• WHAT YOU NEED TO DO
Repeat the records below exactly as they appear.

• MATERIAL FOR THIS EXERCISE
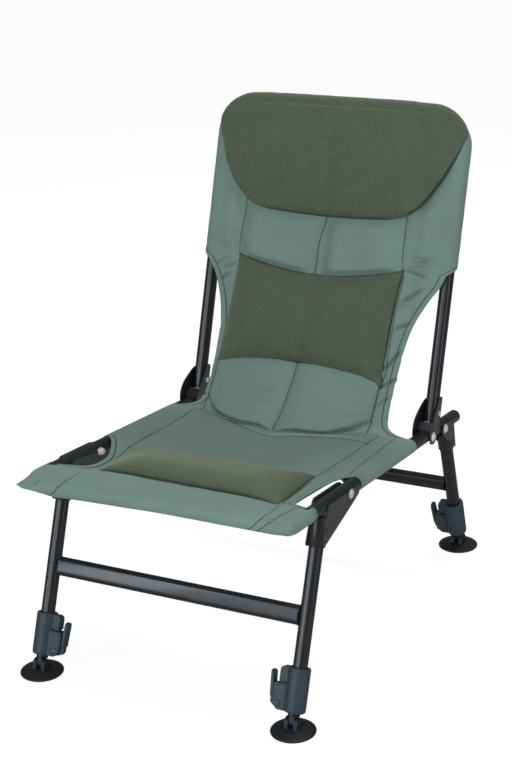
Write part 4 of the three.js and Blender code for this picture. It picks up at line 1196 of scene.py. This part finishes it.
def back_place(c, r):
    height, half = back_outline(min(r, back_length))[:2]
    side = math.copysign(1, c)
    x = min(abs(c), 1) * half + max(abs(c) - 1, 0) * wrap_length
    spot = back_surface(side * x, r)[0]
    inside = abs(c) <= 1 and r <= back_length
    seam = nearest(side * x, back_seams(height)) if inside and height < 440 else NO_SEAM
    depth = (1 - min(x / half, 1) ** 4) * inside
    depth *= smooth(back_length, back_length - 30, r)
    fold = fold_at(side * x, height, BACK_FOLDS)
    sewn = Vector((seam, height, NO_SEAM)), Vector((NO_SEAM, fold, 0))
    if side > 0:
        spot.z += 11 * smooth(165, 245, x) * smooth(40, 0, r)
    return spot, Vector((side * x, r + back_sleeve_start)), sewn, depth


over_top = [k / 10 for k in range(1, 11)] + [1.5, 2]
rows = ladder(0, back_length, 4.2) + [back_length + wrap_length * k for k in over_top]
back = cloth_grid(round_sides(120), rows, back_place,
                  lambda c, r: abs(c) > 1 and r > back_length)
back_cloth = padded_cloth(back, "back_cover_cloth", BACK, "sage_polyester", "backrest",
                          ["back_cover"], depth=12.0, thin=2.2).data
# Its lower edge, where the sling is sewn on, is kept crisp
heights = back_cloth.attributes["seams"].data
crisp = back_cloth.attributes.get("sharp_edge")
crisp = crisp or back_cloth.attributes.new("sharp_edge", "BOOLEAN", "EDGE")
for line in back_cloth.edges:
    ends = [heights[k].vector.y for k in line.vertices]
    crisp.data[line.index].value |= max(ends) < back_sleeve_start + 0.01

# Lower back: the sling between the crease and the backrest, in chair axes
# (share of its length, half width as a share of frame_half)
SLING_WIDTH = [(0, 0.96), (0.03, 0.905), (0.078, 0.85), (0.143, 0.8), (0.25, 0.775), (0.41, 0.77),
               (0.5, 0.777), (0.59, 0.787), (0.7, 0.825), (0.82, 0.9), (0.9, 0.975), (0.94, 1.02),
               (0.975, 1.075), (1, 1.11), (1.03, 1.12)]
SLING_FOLDS = [
    (166, 130, 192, 146, 3.8, -4.4),
    (168, 160, 188, 188, 3.8, -4.6),
    (170, 220, 194, 231, 3.8, -4.2),
    (168, 254, 188, 260, 4, -2.6),
    (172, 262, 210, 290, 4.4, -3.8),
    (168, 326, 214, 312, 5, -3.4),
    (166, 96, 186, 114, 4, -3.0),
    (-217, 266, -198, 280, 3.8, -4.2),
    (-214, 288, -190, 299, 3.8, -3.4),
    (-232, 297, -206, 312, 4.4, -2.6),
    (-206, 72, -188, 60, 4, -3.0),
    (-203, 120, -189, 106, 4, -3.0),
    (-206, 200, -190, 190, 4, -2.4),
    (-60, 96, -24, 110, 5, -1.8),
    (-54, 76, -16, 84, 5, -1.4),
    (120, 62, 158, 74, 5, -1.6),
]


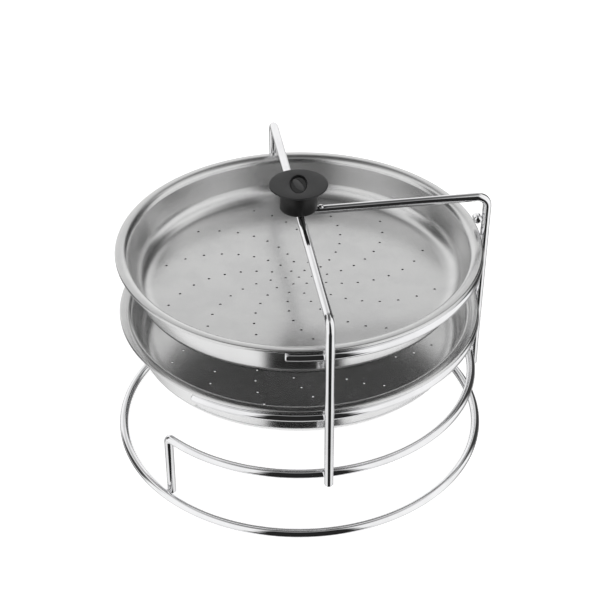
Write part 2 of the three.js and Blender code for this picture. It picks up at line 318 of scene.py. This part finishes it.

• RESPONSE FOR THIS EXERCISE
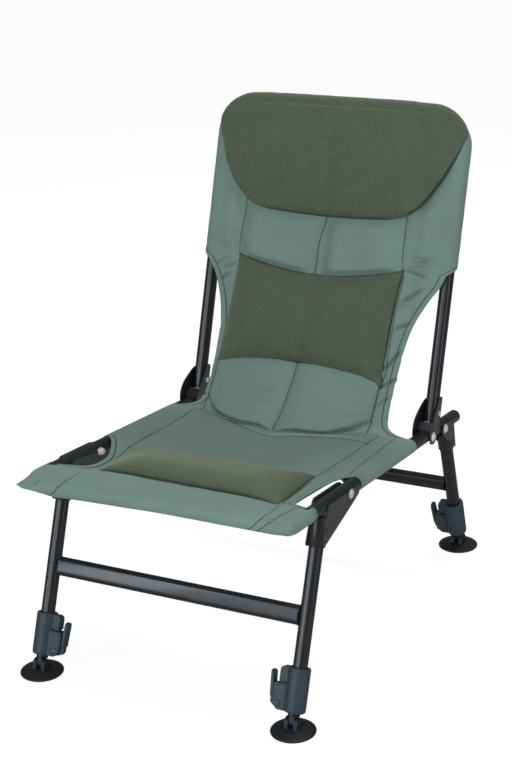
Write part 4 of the three.js and Blender code for this picture. It picks up at line 1196 of scene.py. This part finishes it.
def back_place(c, r):
    height, half = back_outline(min(r, back_length))[:2]
    side = math.copysign(1, c)
    x = min(abs(c), 1) * half + max(abs(c) - 1, 0) * wrap_length
    spot = back_surface(side * x, r)[0]
    inside = abs(c) <= 1 and r <= back_length
    seam = nearest(side * x, back_seams(height)) if inside and height < 440 else NO_SEAM
    depth = (1 - min(x / half, 1) ** 4) * inside
    depth *= smooth(back_length, back_length - 30, r)
    fold = fold_at(side * x, height, BACK_FOLDS)
    sewn = Vector((seam, height, NO_SEAM)), Vector((NO_SEAM, fold, 0))
    if side > 0:
        spot.z += 11 * smooth(165, 245, x) * smooth(40, 0, r)
    return spot, Vector((side * x, r + back_sleeve_start)), sewn, depth


over_top = [k / 10 for k in range(1, 11)] + [1.5, 2]
rows = ladder(0, back_length, 4.2) + [back_length + wrap_length * k for k in over_top]
back = cloth_grid(round_sides(120), rows, back_place,
                  lambda c, r: abs(c) > 1 and r > back_length)
back_cloth = padded_cloth(back, "back_cover_cloth", BACK, "sage_polyester", "backrest",
                          ["back_cover"], depth=12.0, thin=2.2).data
# Its lower edge, where the sling is sewn on, is kept crisp
heights = back_cloth.attributes["seams"].data
crisp = back_cloth.attributes.get("sharp_edge")
crisp = crisp or back_cloth.attributes.new("sharp_edge", "BOOLEAN", "EDGE")
for line in back_cloth.edges:
    ends = [heights[k].vector.y for k in line.vertices]
    crisp.data[line.index].value |= max(ends) < back_sleeve_start + 0.01

# Lower back: the sling between the crease and the backrest, in chair axes
# (share of its length, half width as a share of frame_half)
SLING_WIDTH = [(0, 0.96), (0.03, 0.905), (0.078, 0.85), (0.143, 0.8), (0.25, 0.775), (0.41, 0.77),
               (0.5, 0.777), (0.59, 0.787), (0.7, 0.825), (0.82, 0.9), (0.9, 0.975), (0.94, 1.02),
               (0.975, 1.075), (1, 1.11), (1.03, 1.12)]
SLING_FOLDS = [
    (166, 130, 192, 146, 3.8, -4.4),
    (168, 160, 188, 188, 3.8, -4.6),
    (170, 220, 194, 231, 3.8, -4.2),
    (168, 254, 188, 260, 4, -2.6),
    (172, 262, 210, 290, 4.4, -3.8),
    (168, 326, 214, 312, 5, -3.4),
    (166, 96, 186, 114, 4, -3.0),
    (-217, 266, -198, 280, 3.8, -4.2),
    (-214, 288, -190, 299, 3.8, -3.4),
    (-232, 297, -206, 312, 4.4, -2.6),
    (-206, 72, -188, 60, 4, -3.0),
    (-203, 120, -189, 106, 4, -3.0),
    (-206, 200, -190, 190, 4, -2.4),
    (-60, 96, -24, 110, 5, -1.8),
    (-54, 76, -16, 84, 5, -1.4),
    (120, 62, 158, 74, 5, -1.6),
]


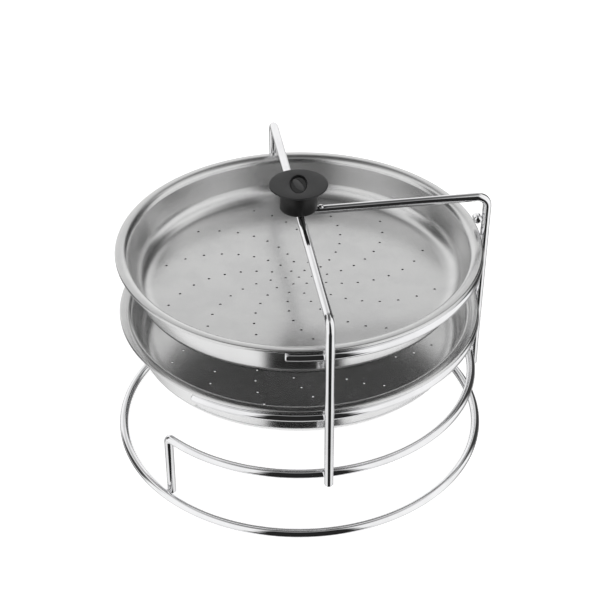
Write part 2 of the three.js and Blender code for this picture. It picks up at line 318 of scene.py. This part finishes it.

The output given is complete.